The elastic depinning transition of vortex lattices in two dimensions

TL;DR

This study uses large-scale simulations to analyze the elastic depinning transition of two-dimensional vortex lattices in disordered media, revealing critical exponents and scaling behaviors characteristic of a second order phase transition.

Contribution

It provides the first detailed numerical characterization of the elastic depinning transition, including critical exponents and finite-size scaling, distinguishing it from plastic depinning.

Findings

Critical velocity exponent β = 0.29 ± 0.03

Critical force distribution governed by a diverging length with exponent ν = 1.04 ± 0.04

Existence of a scaling relation between velocity and temperature

Abstract

Large scale numerical simulations are used to study the elastic dynamics of two-dimensional vortex lattices driven on a disordered medium in the case of weak disorder.
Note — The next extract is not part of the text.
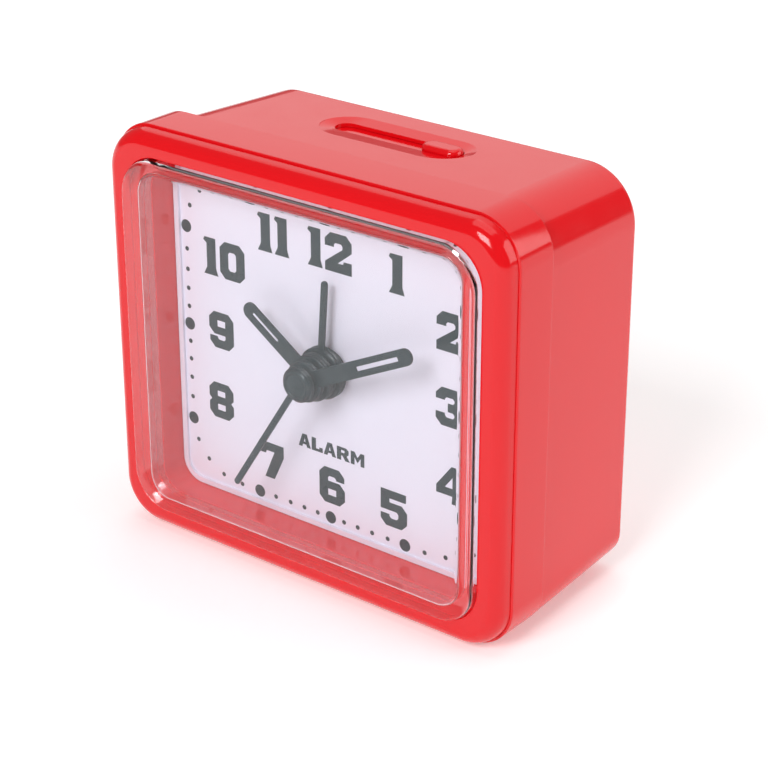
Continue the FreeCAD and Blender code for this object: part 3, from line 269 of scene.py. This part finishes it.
def rounded_ring(half_x, half_z, corner, y, centre_z=CENTRE_Z, steps=14):
    """A rounded rectangle of edges that faces the front."""
    deselect()
    turned = (math.pi / 2, 0, 0)
    bpy.ops.mesh.primitive_plane_add(size=2 * MM, location=(0, y * MM, centre_z * MM), rotation=turned)
    ring = bpy.context.object
    ring.scale = (half_x, half_z, 1)
    bpy.ops.object.transform_apply()
    bpy.ops.object.mode_set(mode="EDIT")
    bpy.ops.mesh.select_all(action="SELECT")
    bpy.ops.mesh.bevel(offset=corner * MM, segments=steps, affect="VERTICES")
    bpy.ops.mesh.select_all(action="SELECT")
    bpy.ops.mesh.delete(type="ONLY_FACE")
    bpy.ops.object.mode_set(mode="OBJECT")
    return ring


def inset_ring(half, corner, inset, y, centre_z=CENTRE_Z):
    """A rounded rectangle drawn in from its outline by an inset."""
    return rounded_ring(half[0] - inset, half[1] - inset, corner - inset, y, centre_z)


def quarter_round(radius, steps=6):
    """Insets and depths along a quarter round, from its side to its front."""
    turns = [math.pi / 2 * index / steps for index in range(steps + 1)]
    return [(radius * (1 - math.cos(turn)), radius * (1 - math.sin(turn))) for turn in turns]


def round_ring(radius, y, steps=64):
    """A circle of edges around the dial axis."""
    deselect()
    bpy.ops.mesh.primitive_circle_add(vertices=steps, radius=radius * MM, rotation=(math.pi / 2, 0, 0),
                                      location=(0, y * MM, HAND_Z * MM))
    bpy.ops.object.transform_apply()
    return bpy.context.object


def loft(name, rings, closed=False):
    """Bridge rings in their order; an open chain is closed by a cap at each end."""
    for index, ring in enumerate(rings):
        order = ring.data.attributes.new("order", "INT", "POINT")
        order.data.foreach_set("value", [index] * len(ring.data.vertices))
    activate(rings[0])
    for ring in rings:
        ring.select_set(True)
    bpy.ops.object.join()
    shape = bpy.context.object
    shape.name = shape.data.name = name
    bpy.ops.object.mode_set(mode="EDIT")
    bpy.ops.mesh.select_mode(type="EDGE")
    steps = [(i, i + 1) for i in range(len(rings) - 1)]
    if closed:
        steps.append((len(rings) - 1, 0))
    for pair in steps:
        pick_rings(shape, pair)
        bpy.ops.mesh.bridge_edge_loops()
    if not closed:
        for end in (0, len(rings) - 1):
            pick_rings(shape, (end,))
            bpy.ops.mesh.edge_face_add()
    bpy.ops.mesh.select_all(action="SELECT")
    bpy.ops.mesh.normals_make_consistent(inside=False)
    bpy.ops.mesh.select_mode(type="VERT")
    bpy.ops.object.mode_set(mode="OBJECT")
    shape.data.attributes.remove(shape.data.attributes["order"])
    return shape


def pick_rings(shape, wanted):
    """Select only the edges that lie in the wanted rings."""
    bpy.ops.mesh.select_all(action="DESELECT")
    mesh = bmesh.from_edit_mesh(shape.data)
    order = mesh.verts.layers.int["order"]
    for edge in mesh.edges:
        first, second = edge.verts
        edge.select_set(first[order] == second[order] and first[order] in wanted)
    bmesh.update_edit_mesh(shape.data)


def soften(shape, angle=32.0):
    """Smooth shading, sharp where faces meet at more than the angle, with even large faces."""
    activate(shape)
    bpy.ops.object.shade_smooth_by_angle(angle=math.radians(angle))
    evened = shape.modifiers.new("even", "WEIGHTED_NORMAL")
    evened.keep_sharp = True
    bpy.ops.object.modifier_apply(modifier=evened.name)
    return shape


def bevelled(shape, width, steps=3, angle=30.0):
    activate(shape)
    edge = shape.modifiers.new("edge", "BEVEL")
    edge.width = width
    edge.segments = steps
    edge.limit_method = "ANGLE"
    edge.angle_limit = math.radians(angle)
    bpy.ops.object.modifier_apply(modifier=edge.name)
    return shape


def cut(shape, tool):
    """Take a tool shape away from a piece and delete the tool."""
    activate(shape)
    taken = shape.modifiers.new("cut", "BOOLEAN")
    taken.operation = "DIFFERENCE"
    taken.solver = "EXACT"
    taken.object = tool
    bpy.ops.object.modifier_apply(modifier=taken.name)
    bpy.data.objects.remove(tool, do_unlink=True)
    return shape


def joined(name, shapes):
    activate(shapes[0])
    for shape in shapes:
        shape.select_set(True)
    bpy.ops.object.join()
    shape = bpy.context.object
    shape.name = shape.data.name = name
    return shape


def finish(slot):
    """The finish made for a material slot; the frame's own materials have the bare slot names."""
    return bpy.data.materials["clock_" + slot]


def clad(shape, slot):
    shape.data.materials.clear()
    shape.data.materials.append(finish(slot))


def fitted(shape, body, slot, *nodes):
    """Give a finished piece its material, its body and the frame nodes it stands for."""
    clad(shape, slot)
    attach(shape, body)
    if nodes:
        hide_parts(*nodes)
    return shape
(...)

We investigate the so-called elastic depinning transition by decreasing the driving force from the elastic dynamical regime to the state pinned by the quenched disorder. Similarly to the plastic depinning transition, we find results compatible with a second order phase transition, although both depinning transitions are very different from many viewpoints. We evaluate three critical exponents of the elastic depinning transition. $\beta = 0.29 \pm 0.03$ is found for the velocity exponent at zero temperature, and from the velocity-temperature curves we extract the critical exponent $\delta^{-1} = 0.28 \pm 0.05$. Furthermore, in contrast with charge-density waves, a finite-size scaling analysis suggests the existence of a unique diverging length at the depinning threshold with an exponent $\nu= 1.04 \pm 0.04$, which controls the critical force distribution, the finite-size crossover force distribution and the intrinsic correlation length. Finally, a scaling relation is found between velocity and temperature with the $\beta$ and $\delta$ critical exponents both independent with regard to pinning strength and disorder realizations.